Until a few weeks ago there was no further national strike action. In the meantime the pension age increased to 65, final salary pensions were abolished and teachers saw their pay packets hit by two huge pension contribution increases.

When the campaign was finally revived in 2013 it involved working with the second biggest union, the NASUWT, and the issues in dispute expanded to cover pay and workload.

By agreement between the two unions it was rebranded as “Protecting Teachers, Defending Education”. In the run-up to the strike on 26 March the branding changed again to “Stand Up for Education” in recognition that the NASUWT were not taking action.

While all the issues could be found in union material there was a tendency to rely on a general wave of anti-Gove sentiment to maintain momentum. Hostility to Gove and the proud advocacy of a broader and more liberating education system are both good things but they are not a substitute for clear understandable demands.

In 2011, teachers knew what they were striking for. In 2014 they need to know what is being demanded from the government apart from that they talk to us.

A return to national pay scales, a more realistic pension age and real limits to working conditions and hours could be encapsulated in a national contract to be fought for in alliance with parents and other unions.

The argument that exhausted, demoralised teachers are bad for children and schools is an important one but we need to turn that into a concrete programme which can mobilise members and be understood by parents.

Why I am asking for your support

Patrick Murphy is standing for Deputy General Secretary of the NUT

We need to combine the public campaigning, street stalls and political pressure with a plan for ongoing and escalating industrial action which can win serious improvements. We need precise demands instead of bland calls for Gove to “consider compromise”.

I have proposed, argued and voted for such an approach at every stage in this campaign

The NUT has been right to turn outwards to parents and the public in the campaign to stand up for education. But, industrially, we built up momentum in 2011 only to allow it to dissipate.

Three one day national strikes spread over three years, and one set of regional strikes, is not enough to beat Gove, or to put real pressure for improvements on a possible Labour government after 2015.

Reducing Workload

It is good that the STRB rejected Michael Gove’s plans to lengthen school terms and the working day. But we need changes which enable us to come fresh to our classrooms, which free us from bureaucracy to focus on teaching, and which make teaching a tolerable job.

The NUT-NASUWT joint workload action achieved gains, but only in a small number of schools.

The DfE workload survey shows that teachers’ average weekly hours have increased to 59 for primary and 56 for secondary.

The union should relaunch and step up the workload action, and focus it more tightly on a few key pressure points such as appraisal targets, data entry, requirements to submit lesson plans, meetings, and observations. Victories on those issues will rebuild union power to help us win on pay, pensions, etc.

We should fight, in alliance with parents and the wider public, for a national contract for decent conditions which cover all teachers in state-funded schools.

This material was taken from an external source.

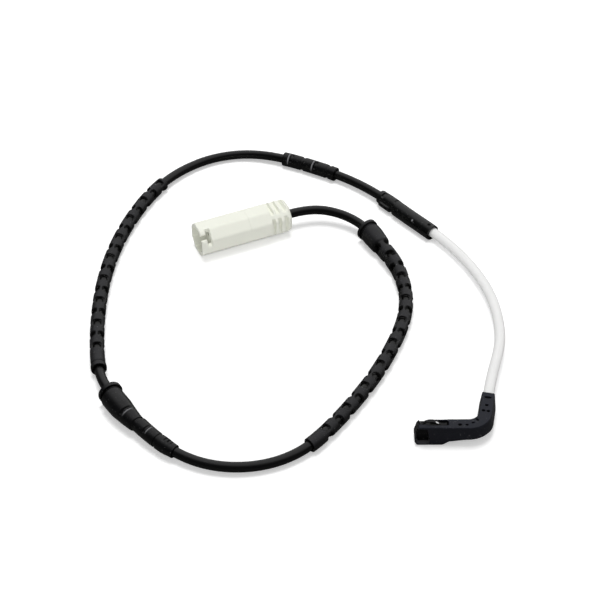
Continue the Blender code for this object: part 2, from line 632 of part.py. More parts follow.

Organising from the bottom

Maintain local divisions and associations but build workplace groups and academy chain committees.

I want to see local associations and divisions remain as the local democratic focus for members. It makes sense for members to link up each other in the areas where they live and work. But they are no longer enough on their own. With the growth of academies and the weakening of local authorities it is more important than ever that the workplace group is strengthened and empowered within union structures. School groups should be at the heart of the Union. The union should build committees to link school groups across Academy chains. Negotiations with academy chains should wherever possible be led and controlled by members working in those chains. Union decision-making should be more transparent, with the Executive discussing proposals from the rank and file and publishing its minutes.

One school workers’ union

With all teachers — and all support staff — in one union we can defend education and protect all our conditions more effectively.

Picking up on our message of “Fair Pensions For All”, the union should also be politically active, working with the rest of the labour movement to advance social equality, social provision, workers’ rights, and education which inspires and liberates.

A teachers’ leader on a teachers’ salary.

Union leaders should be much closer to their members and to the conditions they experience. If elected I would remain on my current teachers’ salary point.

• Patrick is the Division Secretary for Leeds NUT and National Executive member for district 4 (Bradford, Calderdale, Kirklees, Leeds and Wakefield). He is an active socialist, a supporter of the Local Associations National Action Campaign and a member of the Alliance for Workers’ Liberty.